Leslie’s is pushing to turn things around after a stretch marked by sluggish demand, shuttered stores, and a slumping stock price—right as the crucial summer pool season arrives. Most of the company’s sales and earnings typically come in the fiscal year’s back half, when pool owners step up spending on chemicals, repairs, and maintenance.

It’s the first big look at how the lower-price strategy rolled out in March is playing out. Leslie’s reported a 4.3% jump in second-quarter sales to $184.7 million, with comparable sales climbing 6.6%. Shoppers are showing up—customer count was up 8%, according to the company.

Chief Executive Jason McDonell pointed to “strong transaction growth and customer engagement” off the back of the company’s early “Price Drop” initiative, saying price moves were covered by tighter spending and cost controls. “We’re fundamentally reimagining how Leslie’s serves customers while creating a more efficient business model,” McDonell said. GlobeNewswire

The rebound left plenty to be desired. Leslie’s net loss landed at $52.5 million—wider than last year’s $51.3 million shortfall. Adjusted EBITDA, the company’s preferred metric, showed some improvement: a $26.8 million loss, less severe than the $36.1 million loss reported a year ago.

Gross margin climbed to 28.9%, up from 24.8%. The lift came on the back of stronger sales volume, a drop in occupancy and distribution costs, and tweaks to inventory reserves. In its latest quarterly filing, Leslie’s pointed to robust retail performance and a favorable calendar shift as key sales drivers, though store closures chipped away at the top line.

During the earnings call, McDonell pointed to a jump of over 25% in reactivated customers—people who skipped Leslie’s last year but made purchases between 2021 and 2024. He also noted that price reductions triggered a double-digit surge in store transactions, while conversion rate improved by more than 350 basis points. (A basis point equals one-hundredth of a percentage point.)

Leslie’s has wrapped up its scheduled store closures for fiscal 2026 and isn’t planning any further shutdowns this year, CFO Jeffrey Justin White said.

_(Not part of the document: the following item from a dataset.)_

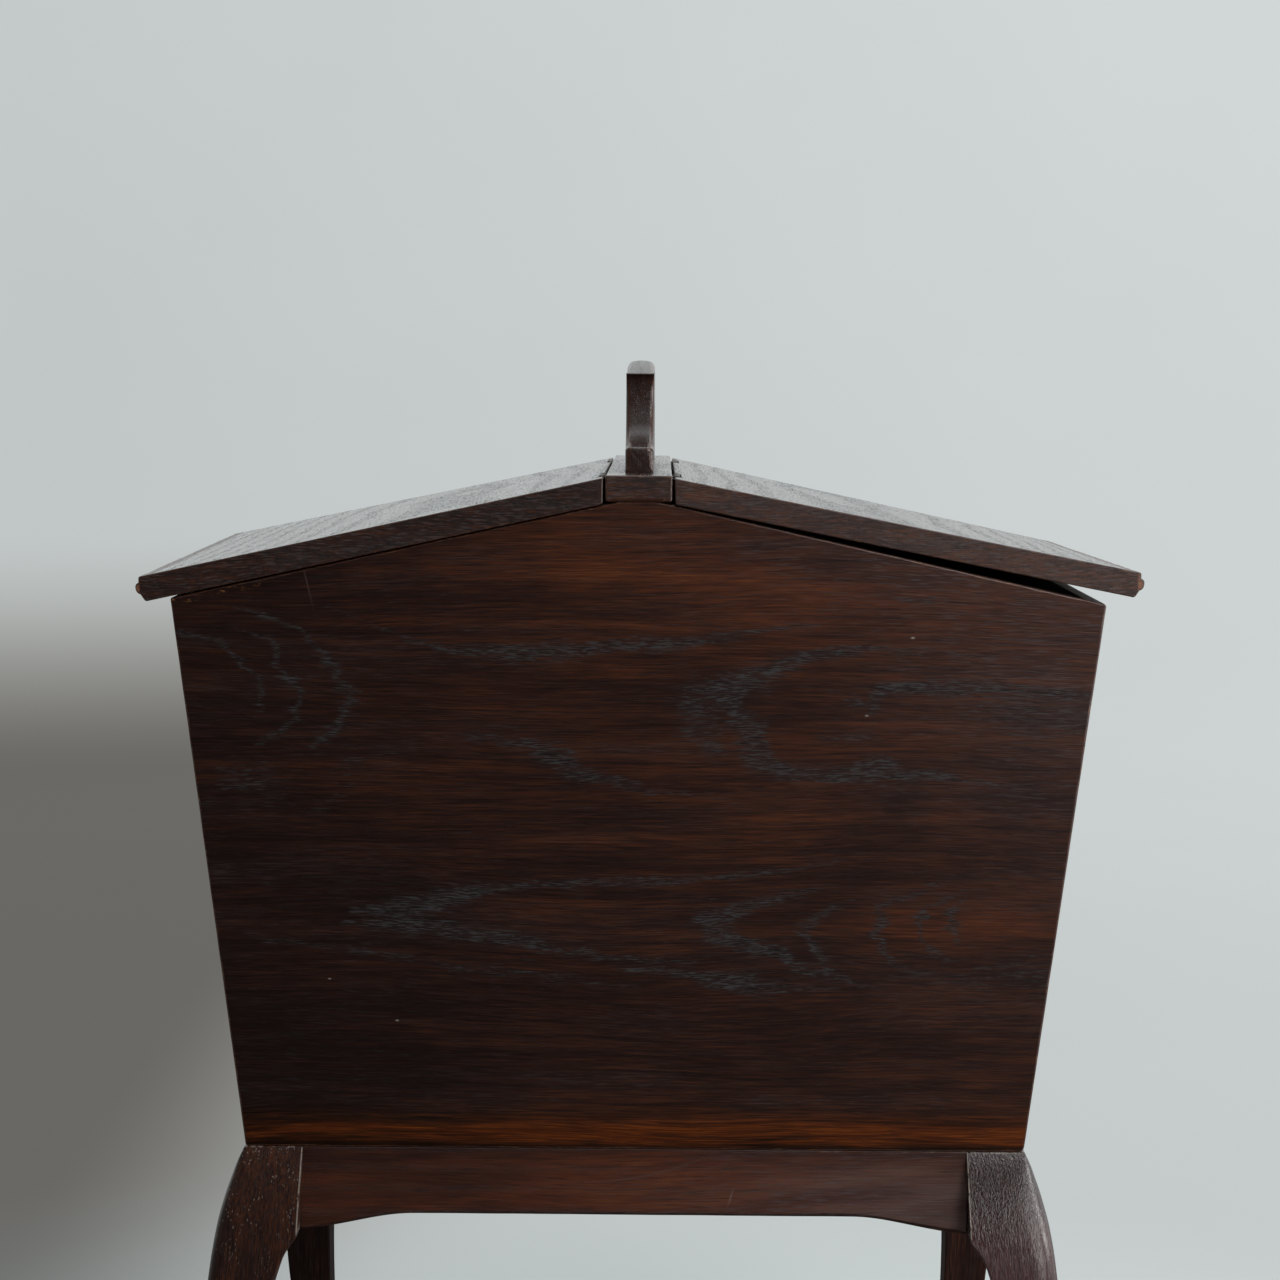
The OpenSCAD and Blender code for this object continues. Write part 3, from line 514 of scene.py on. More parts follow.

The company is sticking with its projection: the store program will shave about $25 million to $35 million off annual sales, but should boost net EBITDA by $4 million to $10 million each year.

Leslie’s stuck to its full-year fiscal 2026 outlook, projecting sales between $1.10 billion and $1.25 billion, with adjusted EBITDA ranging from $55 million to $75 million. Capital expenditures are still pegged at $20 million to $25 million. As of quarter’s end, the company reported $16.9 million in cash, inventory totaling $262.4 million, and $97.1 million in total liquidity, which includes both cash and available credit.

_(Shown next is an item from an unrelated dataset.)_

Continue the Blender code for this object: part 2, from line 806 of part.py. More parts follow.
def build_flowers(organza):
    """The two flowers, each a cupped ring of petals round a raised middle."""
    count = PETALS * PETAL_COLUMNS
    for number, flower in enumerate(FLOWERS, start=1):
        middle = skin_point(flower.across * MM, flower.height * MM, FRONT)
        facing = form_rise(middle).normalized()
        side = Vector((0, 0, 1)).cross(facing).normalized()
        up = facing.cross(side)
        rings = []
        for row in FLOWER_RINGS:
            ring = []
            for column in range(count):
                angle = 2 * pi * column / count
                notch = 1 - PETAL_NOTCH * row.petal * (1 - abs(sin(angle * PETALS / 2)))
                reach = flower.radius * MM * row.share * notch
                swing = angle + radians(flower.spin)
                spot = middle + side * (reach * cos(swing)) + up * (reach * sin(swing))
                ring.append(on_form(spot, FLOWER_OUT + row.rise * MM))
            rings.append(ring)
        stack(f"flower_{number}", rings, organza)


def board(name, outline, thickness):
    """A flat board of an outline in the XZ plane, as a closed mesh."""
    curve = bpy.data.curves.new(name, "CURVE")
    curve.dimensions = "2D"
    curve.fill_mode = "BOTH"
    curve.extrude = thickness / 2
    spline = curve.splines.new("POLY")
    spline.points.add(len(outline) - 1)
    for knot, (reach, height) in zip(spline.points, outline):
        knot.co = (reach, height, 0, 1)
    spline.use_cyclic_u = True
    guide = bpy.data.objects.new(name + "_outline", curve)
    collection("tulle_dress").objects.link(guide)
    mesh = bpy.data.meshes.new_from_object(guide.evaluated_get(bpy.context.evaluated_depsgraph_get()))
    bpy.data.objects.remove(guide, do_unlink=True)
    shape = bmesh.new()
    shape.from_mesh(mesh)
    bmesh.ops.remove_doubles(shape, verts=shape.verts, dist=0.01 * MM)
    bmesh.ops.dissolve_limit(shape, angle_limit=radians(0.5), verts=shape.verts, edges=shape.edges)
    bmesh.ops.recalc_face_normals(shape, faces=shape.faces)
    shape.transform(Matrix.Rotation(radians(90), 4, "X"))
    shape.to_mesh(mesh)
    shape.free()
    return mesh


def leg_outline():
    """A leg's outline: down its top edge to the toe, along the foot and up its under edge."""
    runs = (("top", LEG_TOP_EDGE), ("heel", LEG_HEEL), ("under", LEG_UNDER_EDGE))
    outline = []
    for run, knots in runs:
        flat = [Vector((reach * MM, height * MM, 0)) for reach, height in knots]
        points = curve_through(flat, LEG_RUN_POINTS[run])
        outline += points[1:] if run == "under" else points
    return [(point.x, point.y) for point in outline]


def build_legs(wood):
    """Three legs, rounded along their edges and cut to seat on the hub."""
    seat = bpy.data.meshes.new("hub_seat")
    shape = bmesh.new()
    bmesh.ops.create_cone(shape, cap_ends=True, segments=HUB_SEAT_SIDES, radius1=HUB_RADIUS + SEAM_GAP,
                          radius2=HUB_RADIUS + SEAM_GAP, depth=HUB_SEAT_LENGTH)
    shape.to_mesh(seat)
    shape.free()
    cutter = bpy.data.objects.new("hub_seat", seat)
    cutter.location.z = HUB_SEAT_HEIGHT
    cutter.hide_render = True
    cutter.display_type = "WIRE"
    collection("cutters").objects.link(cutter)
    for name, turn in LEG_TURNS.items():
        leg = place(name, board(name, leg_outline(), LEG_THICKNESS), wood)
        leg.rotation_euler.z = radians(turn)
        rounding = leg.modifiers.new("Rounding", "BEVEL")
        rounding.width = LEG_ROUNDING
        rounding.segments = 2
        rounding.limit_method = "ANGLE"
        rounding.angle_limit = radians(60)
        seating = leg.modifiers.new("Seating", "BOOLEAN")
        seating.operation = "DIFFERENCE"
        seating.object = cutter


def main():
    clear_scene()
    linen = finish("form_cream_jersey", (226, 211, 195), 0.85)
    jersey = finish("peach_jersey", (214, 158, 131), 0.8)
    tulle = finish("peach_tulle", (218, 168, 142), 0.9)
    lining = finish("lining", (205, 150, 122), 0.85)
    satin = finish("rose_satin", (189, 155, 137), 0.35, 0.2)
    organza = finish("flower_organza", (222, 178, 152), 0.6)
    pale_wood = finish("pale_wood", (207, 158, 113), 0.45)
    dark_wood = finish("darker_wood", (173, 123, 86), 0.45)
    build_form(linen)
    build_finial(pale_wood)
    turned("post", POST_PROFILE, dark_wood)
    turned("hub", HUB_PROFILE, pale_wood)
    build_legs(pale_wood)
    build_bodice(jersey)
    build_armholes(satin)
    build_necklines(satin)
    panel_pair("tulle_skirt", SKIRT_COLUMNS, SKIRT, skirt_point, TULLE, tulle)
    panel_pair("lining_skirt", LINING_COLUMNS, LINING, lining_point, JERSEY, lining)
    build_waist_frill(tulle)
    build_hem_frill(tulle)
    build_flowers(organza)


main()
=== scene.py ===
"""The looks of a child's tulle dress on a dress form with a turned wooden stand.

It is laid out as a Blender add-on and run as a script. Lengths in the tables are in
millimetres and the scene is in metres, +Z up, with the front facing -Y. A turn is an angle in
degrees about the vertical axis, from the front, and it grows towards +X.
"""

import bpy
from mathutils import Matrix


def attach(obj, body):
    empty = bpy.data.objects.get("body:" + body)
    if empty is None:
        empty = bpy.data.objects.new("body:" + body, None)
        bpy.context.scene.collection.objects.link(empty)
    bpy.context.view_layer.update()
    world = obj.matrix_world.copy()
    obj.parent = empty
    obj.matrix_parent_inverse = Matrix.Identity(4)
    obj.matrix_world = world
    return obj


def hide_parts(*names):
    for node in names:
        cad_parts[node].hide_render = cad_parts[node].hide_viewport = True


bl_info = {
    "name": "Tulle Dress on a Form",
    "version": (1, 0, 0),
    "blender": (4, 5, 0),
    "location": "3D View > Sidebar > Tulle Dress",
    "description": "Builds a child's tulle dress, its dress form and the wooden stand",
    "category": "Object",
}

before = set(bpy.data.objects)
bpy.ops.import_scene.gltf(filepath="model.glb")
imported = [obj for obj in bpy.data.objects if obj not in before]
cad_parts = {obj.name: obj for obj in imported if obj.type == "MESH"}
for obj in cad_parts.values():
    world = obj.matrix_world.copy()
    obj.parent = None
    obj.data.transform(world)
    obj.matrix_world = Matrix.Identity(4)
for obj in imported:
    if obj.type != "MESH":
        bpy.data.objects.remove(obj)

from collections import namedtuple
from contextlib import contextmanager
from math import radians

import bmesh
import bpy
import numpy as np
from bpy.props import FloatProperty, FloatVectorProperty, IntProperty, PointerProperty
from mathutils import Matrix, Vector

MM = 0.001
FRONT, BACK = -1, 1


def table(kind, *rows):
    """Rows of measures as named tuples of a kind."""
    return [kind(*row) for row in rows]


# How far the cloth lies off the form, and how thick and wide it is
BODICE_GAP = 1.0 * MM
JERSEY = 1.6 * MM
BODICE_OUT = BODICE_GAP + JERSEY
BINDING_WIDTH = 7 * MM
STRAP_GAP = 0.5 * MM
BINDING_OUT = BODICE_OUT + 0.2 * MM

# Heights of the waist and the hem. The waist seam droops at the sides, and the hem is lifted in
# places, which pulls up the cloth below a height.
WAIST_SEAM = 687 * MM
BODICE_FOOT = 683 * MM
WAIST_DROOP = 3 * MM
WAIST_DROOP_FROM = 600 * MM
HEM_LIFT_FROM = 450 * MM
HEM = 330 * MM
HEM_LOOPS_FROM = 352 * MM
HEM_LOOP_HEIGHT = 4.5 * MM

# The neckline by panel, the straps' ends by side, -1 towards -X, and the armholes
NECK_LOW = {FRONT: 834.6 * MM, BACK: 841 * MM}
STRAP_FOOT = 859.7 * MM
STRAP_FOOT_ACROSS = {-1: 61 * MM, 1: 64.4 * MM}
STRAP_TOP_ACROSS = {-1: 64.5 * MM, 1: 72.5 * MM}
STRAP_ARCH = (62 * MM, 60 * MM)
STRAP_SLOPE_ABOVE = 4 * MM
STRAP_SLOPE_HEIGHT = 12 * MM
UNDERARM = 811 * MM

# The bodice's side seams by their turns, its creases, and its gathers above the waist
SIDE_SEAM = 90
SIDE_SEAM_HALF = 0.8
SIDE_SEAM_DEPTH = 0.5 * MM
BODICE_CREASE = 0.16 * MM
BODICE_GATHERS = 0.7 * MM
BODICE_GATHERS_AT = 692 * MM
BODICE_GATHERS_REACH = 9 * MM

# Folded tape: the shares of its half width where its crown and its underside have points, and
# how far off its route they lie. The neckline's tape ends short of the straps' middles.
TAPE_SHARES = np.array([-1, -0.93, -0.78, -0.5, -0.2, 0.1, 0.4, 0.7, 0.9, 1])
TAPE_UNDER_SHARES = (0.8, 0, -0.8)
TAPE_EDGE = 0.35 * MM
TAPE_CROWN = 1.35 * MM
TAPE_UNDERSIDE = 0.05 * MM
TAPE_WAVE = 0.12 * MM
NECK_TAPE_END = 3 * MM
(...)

The competitive landscape has eased a bit versus last year, but challenges persist. Pool Corp.—a heavyweight in pool supplies—said last month that maintenance demand is still solid, though buyers of more discretionary products are returning slowly. Hayward Holdings, which makes pool equipment, logged 12% sales growth for the first quarter and lifted its forecast, crediting stronger pricing, currency tailwinds, and higher volume.

On the call, analysts zeroed in on whether Leslie’s margin lift has legs—and if price cuts will stretch past just the core chemicals. Jefferies’ Jonathan Matuszewski pointed to a “comp inflection” in the quarter. From Mizuho, David Bellinger pressed on whether management would ramp up its price-investment strategy, citing the initial customer response. CEO McDonell pushed back, saying it’s tough to discount equipment due to vendor-enforced minimum advertised pricing on much of that inventory. The Motley Fool

The rally has outpaced the underlying business. Leslie’s still sits on substantial debt, continues to post losses, and flagged in its filing that its shares could face Nasdaq delisting if it doesn’t meet public-float market-value requirements by Aug. 10, 2026. Weather, tariffs, price-sensitive shoppers, elevated interest rates, and whether management can pull off its pricing strategy—all of these, the company said, could swing the outcome.